Modeling code records:
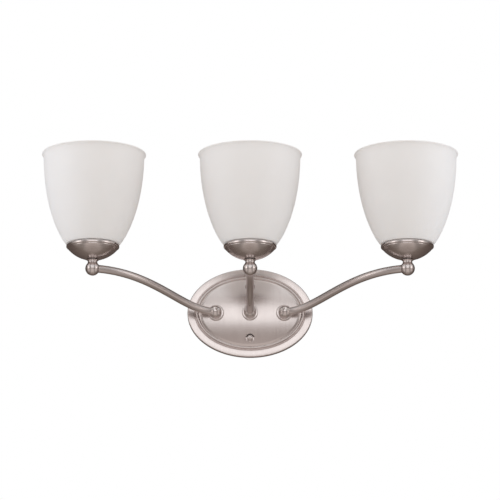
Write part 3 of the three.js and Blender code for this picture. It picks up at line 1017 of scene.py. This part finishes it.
def washer_outline(low, high):
    """Flat washer with slightly broken edges."""
    return [(NIPPLE_BORE, low), (8, low, 0.15), (8, high, 0.15), (NIPPLE_BORE, high)]


def hex_nut(low, high):
    """Six-sided nut with a round hole."""
    bm = bmesh.new()
    outer = bmesh.ops.create_circle(bm, segments=SMALL_STEPS, radius=NUT_CORNER_RADIUS)["verts"]
    half_side = math.pi / 6
    for vert in outer:
        angle = math.atan2(vert.co.y, vert.co.x) % (2 * half_side) - half_side
        vert.co *= math.cos(half_side) / math.cos(angle)
    bmesh.ops.create_circle(bm, segments=SMALL_STEPS, radius=NIPPLE_BORE)
    flat = bmesh.ops.bridge_loops(bm, edges=bm.edges[:])["faces"]
    raised = bmesh.ops.extrude_face_region(bm, geom=flat, use_keep_orig=True)["geom"]
    top = [part for part in raised if isinstance(part, bmesh.types.BMVert)]
    bmesh.ops.translate(bm, vec=(0, 0, high - low), verts=top)
    bmesh.ops.translate(bm, vec=(0, 0, low), verts=bm.verts)
    bmesh.ops.recalc_face_normals(bm, faces=bm.faces)
    return bm


def smooth_copy(node, material):
    """A round, smooth copy of a bent wire, which the rounding leaves thinner than its CAD shape."""
    bm = bmesh.new()
    bm.from_mesh(frame["nodes"][node].data)
    bmesh.ops.remove_doubles(bm, verts=bm.verts, dist=1e-6)
    bmesh.ops.scale(bm, vec=(1 / MM, 1 / MM, 1 / MM), verts=bm.verts)
    piece = finished(bm, node, material)
    modifier = piece.modifiers.new("round", "SUBSURF")
    modifier.levels = WIRE_ROUNDING
    modifier.render_levels = WIRE_ROUNDING


class VANITY_OT_hardware(bpy.types.Operator):
    """Make the strap, studs, nuts, washers, running tubes, ground screw and leads"""

    bl_idname = "vanity.hardware"
    bl_label = "Hardware"

    def execute(self, context):
        zinc = kept(zinc_plate)
        for place, side in SIDES.items():
            stand = root_place(side)
            nipple = turned(threaded_tube(*ROOT_NIPPLE), SMALL_STEPS, closed=True)
            washer = turned(washer_outline(*ROOT_WASHER), SMALL_STEPS, closed=True)
            finished(nipple, "root_nipple_" + place, zinc, stand)
            finished(washer, "root_washer_" + place, zinc, stand)
            finished(hex_nut(*ROOT_NUT), "root_nut_" + place, zinc, stand)
        for place in SIDES:
            stand = lamp_place(place)
            nipple = turned(threaded_tube(*STEM_NIPPLE), SMALL_STEPS, closed=True)
            finished(nipple, "stem_nipple_" + place, zinc, stand)
            finished(hex_nut(*CUP_NUT), "cup_nut_" + place, zinc, stand)
        self.strap(zinc)
        self.leads()
        return {"FINISHED"}

    def strap(self, zinc):
        """The strap, which keeps its CAD shape, with its studs and ground screw."""
        strap = frame["nodes"]["mounting_strap"]
        strap.data.materials.clear()
        strap.data.materials.append(zinc)
        stud = [(0, 0.3), (STUD_RADIUS, 0.3, 0.4), (STUD_RADIUS, STUD_TIP, 0.6), (0, STUD_TIP)]
        for name, z in zip(("lower", "upper"), STUD_HEIGHTS):
            finished(turned(stud, SMALL_STEPS), "stud_" + name, zinc, outward(0, z))
        green = kept(drawn_metal, "green screw", linear("#2f7d4a"))
        shank = [(0, 0.3), (STUD_RADIUS, 0.3), (STUD_RADIUS, 3.6)]
        screw = shank + [(4.4, 3.6, 0.2), (4.4, 5, 0.5), (3.2, 5.8, 0.6), (0, 5.8)]
        finished(turned(screw, SMALL_STEPS), "ground_screw", green, outward(0, GROUND_SCREW_Z))

    def leads(self):
        """The bare ground wire, and a black and a white insulated wire for each lamp."""
        smooth_copy("ground_wire", kept(drawn_metal, "bare copper", linear("#b87348")))
        for place in SIDES:
            smooth_copy("lead_black_" + place, kept(moulded, "black vinyl", linear("#1b1b1d"), 0.4, 0.3))
            smooth_copy("lead_white_" + place, kept(moulded, "white vinyl", linear("#dedbd4"), 0.4, 0.3))


# ---- Studio ----

FLOOR_HEIGHT = -1.35
FLOOR_HALF = 30
CAMERA_PLACE = (-0.0001, -3.7616, -0.8265)
CAMERA_PITCH = 13.7
CAMERA_LENS = 201.6
CAMERA_REACH = 60
SENSOR_WIDTH = 36
AIM = (0, -0.05, 0.03)
SIDE_AIM = (0, -0.13, 0.12)

# Brightness of the room by the sine of the height, in front and behind: straight down is -1
ROOM_FRONT = (
    (-1, "#a59a93"),
    (-0.9, "#d3cac4"),
    (-0.4, "#d8cfca"),
    (-0.24, "#c6bcb7"),
    (-0.08, "#a69b95"),
    (0.06, "#d0cbc8"),
    (0.36, "#d6d0cd"),
    (0.48, "#ffffff"),
    (0.76, "#ffffff"),
    (0.9, "#7b7069"),
)
ROOM_BACK = (
    (-1, "#a59a93"),
    (-0.88, "#7f746c"),
    (-0.5, "#6a5f59"),
    (-0.1, "#5a504b"),
    (0.7, "#5a504b"),
    (1, "#7b7069"),
)
# Share of the brightness in front by how far a direction lies to either side
ROOM_SIDES = ((0, "#ffffff"), (0.32, "#ffffff"), (0.45, "#bcbcbc"), (0.58, "#bcbcbc"), (0.74, "#ffffff"))


def window(name, radiance, colour, size, place, aim=AIM):
    """A rectangular soft light of a given brightness, which does not show to the camera."""
    width, height = size
    lamp = bpy.data.lights.new(name, "AREA")
    lamp.shape = "RECTANGLE"
    lamp.size = width
    lamp.size_y = height
    lamp.energy = radiance * math.pi * width * height
    lamp.color = linear(colour)
    light = bpy.data.objects.new(name, lamp)
    light.location = place
    light.rotation_euler = (Vector(aim) - Vector(place)).to_track_quat("-Z", "Y").to_euler()
    light.visible_camera = False
    bpy.context.scene.collection.objects.link(light)
    return light


def studio_lights(studio):
    """A window in front and one overhead, and at each side a pane for matt surfaces and a card for metal."""
    window("front window", studio.window, "#fbfdff", (2.2, 0.78), (0, -3.0, 0.58))
    window("top window", studio.window, "#ffffff", (2.6, 1.6), (0, -1.0, 3.0))
    for name, side in (("left window", -1), ("right window", 1)):
        pane = window(name, studio.side, "#e1eeff", (0.4, 0.8), (side * 0.85, -0.32, 0.14), SIDE_AIM)
        pane.visible_glossy = False
        card = window(name + " card", studio.card, "#fbf6f3", (1.1, 1.4), (side * 2.7, -1.5, 0.5))
        card.visible_diffuse = False


def by_height(stops):
    """A ramp's stops over the range 0 to 1, from stops by the sine of the height."""
    return [((sine + 1) / 2, linear(colour)) for sine, colour in stops]


def room(tree):
    """The dim room that metal reflects: one set of bands in front of the wall and a darker one behind it."""
    heading = add(tree, "ShaderNodeTexCoord").outputs["Generated"]
    split = add(tree, "ShaderNodeSeparateXYZ", {"Vector": heading})
    height = add(tree, "ShaderNodeMapRange", {"Value": split.outputs["Z"], "From Min": -1, "From Max": 1})
    aside = add(tree, "ShaderNodeMath", {0: split.outputs["X"]}, operation="ABSOLUTE")
    share = add(
        tree,
        "ShaderNodeValToRGB",
        {"Fac": aside.outputs["Value"]},
        stops=[(place, linear(colour)) for place, colour in ROOM_SIDES],
    )
    halves = []
    for stops, strength in ((ROOM_BACK, 1), (ROOM_FRONT, share.outputs["Color"])):
        bands = add(tree, "ShaderNodeValToRGB", {"Fac": height.outputs["Result"]}, stops=by_height(stops))
        glow = {"Color": bands.outputs["Color"], "Strength": strength}
        halves.append(add(tree, "ShaderNodeBackground", glow).outputs["Background"])
    facing = add(
        tree,
        "ShaderNodeMapRange",
        {"Value": split.outputs["Y"], "From Min": 0.35, "From Max": -0.25},
    )
    both = add(tree, "ShaderNodeMixShader", {"Fac": facing.outputs["Result"], 1: halves[0], 2: halves[1]})
    return both.outputs["Shader"]


def studio_world(fill):
    """White behind the object, even fill on matt surfaces, and a room for metal to reflect."""
    world = bpy.data.worlds.new("studio")
    bpy.context.scene.world = world
    world.use_nodes = True
    tree = world.node_tree
    tree.nodes.clear()
    even = add(tree, "ShaderNodeBackground", {"Color": opaque(linear("#fffefd")), "Strength": fill})
    white = add(tree, "ShaderNodeBackground", {"Color": (1, 1, 1, 1), "Strength": 1})
    path = add(tree, "ShaderNodeLightPath")
    lit = add(
        tree,
        "ShaderNodeMixShader",
        {"Fac": path.outputs["Is Glossy Ray"], 1: even.outputs["Background"], 2: room(tree)},
    )
    seen = add(
        tree,
        "ShaderNodeMixShader",
        {"Fac": path.outputs["Is Camera Ray"], 1: lit.outputs["Shader"], 2: white.outputs["Background"]},
    )
    add(tree, "ShaderNodeOutputWorld", {"Surface": seen.outputs["Shader"]})


def studio_floor(colour):
    """A wide floor of pale paper, which metal does not reflect."""
    bm = bmesh.new()
    bmesh.ops.create_grid(bm, x_segments=1, y_segments=1, size=FLOOR_HALF)
    bmesh.ops.translate(bm, vec=(0, 0, FLOOR_HEIGHT), verts=bm.verts)
    floor = in_scene(bm, "floor")
    floor.data.materials.append(floor_paper(colour))
    floor.visible_glossy = False


def studio_camera(scene):
    """A long lens, below the light and looking up at it."""
    lens = bpy.data.cameras.new("camera")
    lens.lens = CAMERA_LENS
    lens.sensor_width = SENSOR_WIDTH
    lens.clip_end = CAMERA_REACH
    camera = bpy.data.objects.new("camera", lens)
    camera.location = CAMERA_PLACE
    camera.rotation_euler = (math.radians(90 + CAMERA_PITCH), 0, 0)
    scene.collection.objects.link(camera)
    scene.camera = camera


class VANITY_OT_stage(bpy.types.Operator):
    """Set out the floor, the soft windows, the room and the camera"""

    bl_idname = "vanity.stage"
    bl_label = "Studio"

    def execute(self, context):
        studio = context.scene.vanity_studio
        studio_floor(tuple(finishes().floor))
        studio_world(studio.fill)
        studio_lights(studio)
        studio_camera(context.scene)
        context.scene.view_settings.view_transform = "Standard"
        return {"FINISHED"}


class VANITY_PT_sidebar(bpy.types.Panel):
    """Lists the pieces in the 3D view's sidebar"""

    bl_idname = "VANITY_PT_sidebar"
    bl_label = "Vanity Light"
    bl_space_type = "VIEW_3D"
    bl_region_type = "UI"
    bl_category = "Vanity Light"

    def draw(self, context):
        for operator in OPERATORS:
            self.layout.operator(operator.bl_idname)


OPERATORS = (
    VANITY_OT_stage,
    VANITY_OT_backplate,
    VANITY_OT_cap_nuts,
    VANITY_OT_arm_roots,
    VANITY_OT_arm_tubes,
    VANITY_OT_couplings,
    VANITY_OT_cups,
    VANITY_OT_shades,
    VANITY_OT_lampholders,
    VANITY_OT_hardware,
)
GROUPS = {
    "vanity_sizes": VanitySizes,
    "vanity_finishes": VanityFinishes,
    "vanity_studio": VanityStudio,
}


def register():
    """Add the property groups, operators and panel."""
    for group in GROUPS.values():
        bpy.utils.register_class(group)
    for name, group in GROUPS.items():
        setattr(bpy.types.Scene, name, bpy.props.PointerProperty(type=group))
    for operator in (*OPERATORS, VANITY_PT_sidebar):
        bpy.utils.register_class(operator)


def unregister():
    """Take away what register adds."""
    for operator in (*OPERATORS, VANITY_PT_sidebar):
        bpy.utils.unregister_class(operator)
    for name, group in GROUPS.items():
        delattr(bpy.types.Scene, name)
        bpy.utils.unregister_class(group)


def main():
    """Make the studio and every piece."""
    register()
    for operator in OPERATORS:
        group, name = operator.bl_idname.split(".")
        getattr(getattr(bpy.ops, group), name)()


if __name__ == "__main__":
    main()
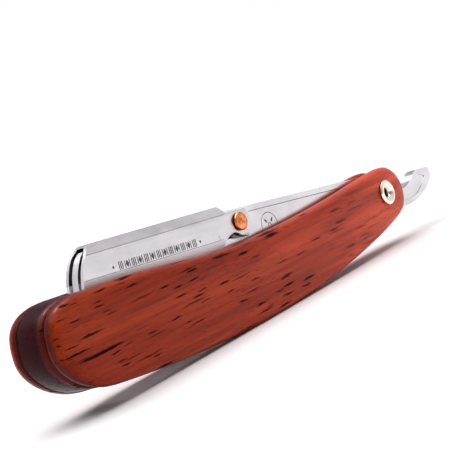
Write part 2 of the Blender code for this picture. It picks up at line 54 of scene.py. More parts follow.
# The razor's own frame
MM = 0.001
RIVET_AT = (-58.4, 3.5)
TILT = math.atan2(HINGE.z - PIVOT.z, PIVOT.x - HINGE.x) - math.atan2(RIVET_AT[1], -RIVET_AT[0])
TURN = Matrix.Rotation(TILT, 4, "Y")
LEVEL = Matrix.Translation(PIVOT) @ TURN @ Matrix.Scale(MM, 4)
THROUGH = 20                     # reach of a cutter that goes right through
CUT_PAST = 5                     # reach of a cutter from the middle plane past the steel

# Handle
TOE_REACH = 126.7
BACK_LOW = -1.37
BACK_LOW_AT = 70.4
BACK_RISE_TO_PIVOT = 8.28
BACK_POWER = 1.55
BACK_RISE_TO_TOE = 0.85
BACK_SWELL_AT = 101.5
BELLY_LOW = -20.95
BELLY_LOW_AT = 93.6
BELLY_RISE = 12.3
BELLY_POWER = 2.15
HEEL_RADIUS = 7.0
HEEL_CENTRE = (3.4, -0.1)
HEEL_ARC = (95, -55)
BACK_SPAN = (0.88, 0.06)         # parts of the toe's reach between which the back's curve is followed
BELLY_SPAN = (0.015, 0.86)
TOE_ROUND_LENGTH = 14.7
TOE_TOP_SQUARENESS = 3.0
TOE_BOTTOM_SQUARENESS = 1.85
SCALE_THICKNESS = 3.7
SLOT_AT_PIVOT = 4.4
SLOT_AT_TOE = 7.7
SPLAY = (SLOT_AT_TOE - SLOT_AT_PIVOT) / 2 / TOE_REACH
OUTER_EDGE_RADIUS = 2.0
NEAR_INNER_RADIUS = 0.8
FAR_INNER_RADIUS = 0.3
FACE_CROWN = 0.22
CROWN_REACH = 2.6                # from the outer round to where the face is level
SPACER_LENGTH = 12.0
SPACER_EDGE_RADIUS = 1.3
SPACER_FAR_RADIUS = 0.3
SPACER_SEAM = 0.08
SPACER_SLANT = 5.0               # how much further back its lower edge runs than its upper one
SPACER_LIFT = 1.0                # how far the end of the lower edge is raised out of sight
GAP = 0.3

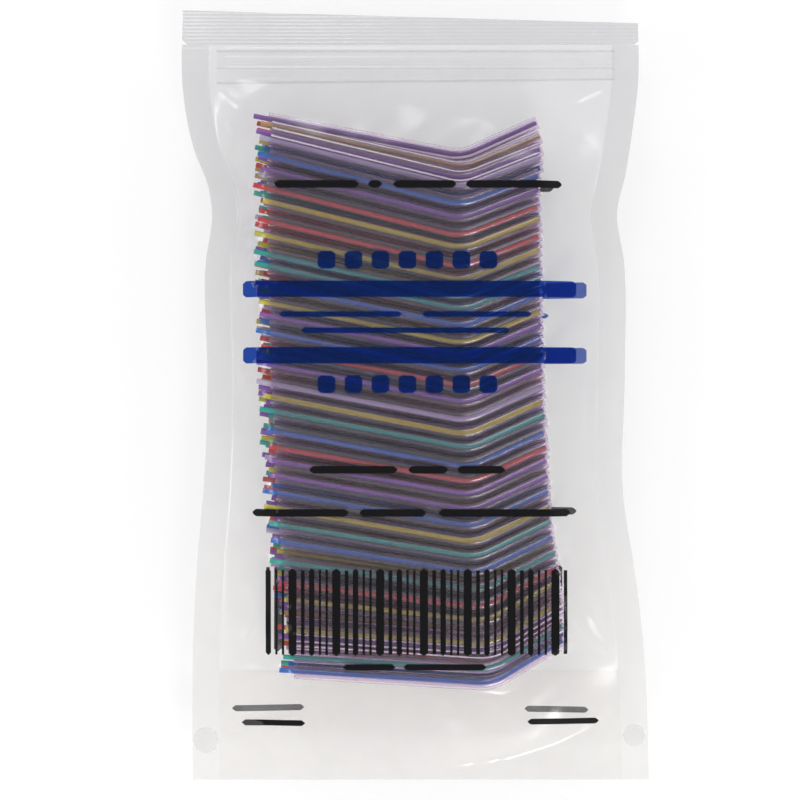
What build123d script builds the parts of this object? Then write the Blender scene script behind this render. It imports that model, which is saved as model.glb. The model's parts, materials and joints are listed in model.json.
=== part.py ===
from build123d import *

# Clear zip-top stand-up pouch, packed with bent syringe tips and lying on its back.
# +X is across the pouch, +Y points to its mouth and +Z is up. The origin is the middle of
# the pouch, on the table. All sizes are millimetres and all angles are degrees.

import math
import os
import random

os.makedirs("parts", exist_ok=True)

# Driving dimensions of a tip: a clear sleeve with a coloured core tube loose in its bore.
sleeve_od = 4.0
sleeve_bore = 3.0
core_od = 1.5
core_bore = 0.8
rear_leg = 59.0            # rear end of the sleeve to the corner of its bend
front_leg = 25.0           # corner of the bend to the front end
bend_angle = 35.0
bend_radius = 14.0         # of the centre line
core_stickouts = (2.0, 3.2, 4.4)  # how far cores stand out of the sleeve's rear end
core_setback = 0.5         # how far it stops short of the front end
core_offset = 0.55         # how far it lies off the middle of the bore

# Driving dimensions of the stack.
layer_count = 7
layer_pitch = 3.75
tube_gap = 0.12            # least air between two sleeves
stack_clearance = 0.1      # air between the stack and the film
loose_layers = (2, 3, 4)   # middle layers, whose highest tip lies loose under the mouth
headspace = 2.8            # room for a loose tip to move towards the zipper

# Driving dimensions of the pouch.
film = 0.25
pouch_end = 115.5          # half the length of the pouch
header_drop = 3.9          # how much lower the right end of the top edge is cut
tear_line = 105.0
tear_gap = 0.4
notch_depth = 1.6
seal_width = 8.0           # heat-sealed strip down each side
side_lean = 5.0            # how far the side walls lean in over the stack
mouth_hinge = 82.0         # where the faces start to slope to the zipper
mouth_foot = 94.5
base_hinge = -82.5         # height of the gusset's fold, and where the skirts bend
front_skirt_bend = -88.5   # the front face stays flat down to here
base_foot = -112.0         # inner edge of the bottom seal
edge_clearance = 0.4       # between the side seals and what moves between them
ply_lift = 1.5             # half the room between the lips for the zipper
leaf_lift = 0.05           # half the gap between the two leaves of the folded gusset
end_wall_ratio = 1.3       # thickness along Y of the sloping end walls, in films
seal_joint = 0.3           # how far a side seal runs in under its side wall
lip_overlap = 2.0          # how far the zipper's ply runs into the slope of the mouth
skirt_overlap = 1.5        # how far the bottom seal runs into the slope of the base

# Half width of the pouch along Y. The stack draws the sides in at the middle.
half_widths = [(-pouch_end, 68.6), (-70.0, 67.2), (-25.0, 62.5), (42.0, 62.3),
               (56.0, 61.2), (mouth_foot, 68.3), (pouch_end, 68.3)]

stack_height = (layer_count - 1) * layer_pitch + sleeve_od
half_depth = film + stack_clearance + stack_height / 2
seal_z = half_depth
first_layer_z = film + stack_clearance + sleeve_od / 2


def interpolate(table, y):
    """Value at y of a list of (y, value) points joined by straight lines."""
    if y <= table[0][0]:
        return table[0][1]
    for (y0, value0), (y1, value1) in zip(table, table[1:]):
        if y <= y1:
            return value0 + (value1 - value0) * (y - y0) / (y1 - y0)
    return table[-1][1]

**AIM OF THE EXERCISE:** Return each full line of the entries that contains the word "picture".

**RESPONSE TO THE EXERCISE:**
Write part 3 of the three.js and Blender code for this picture. It picks up at line 1017 of scene.py. This part finishes it.
Write part 2 of the Blender code for this picture. It picks up at line 54 of scene.py. More parts follow.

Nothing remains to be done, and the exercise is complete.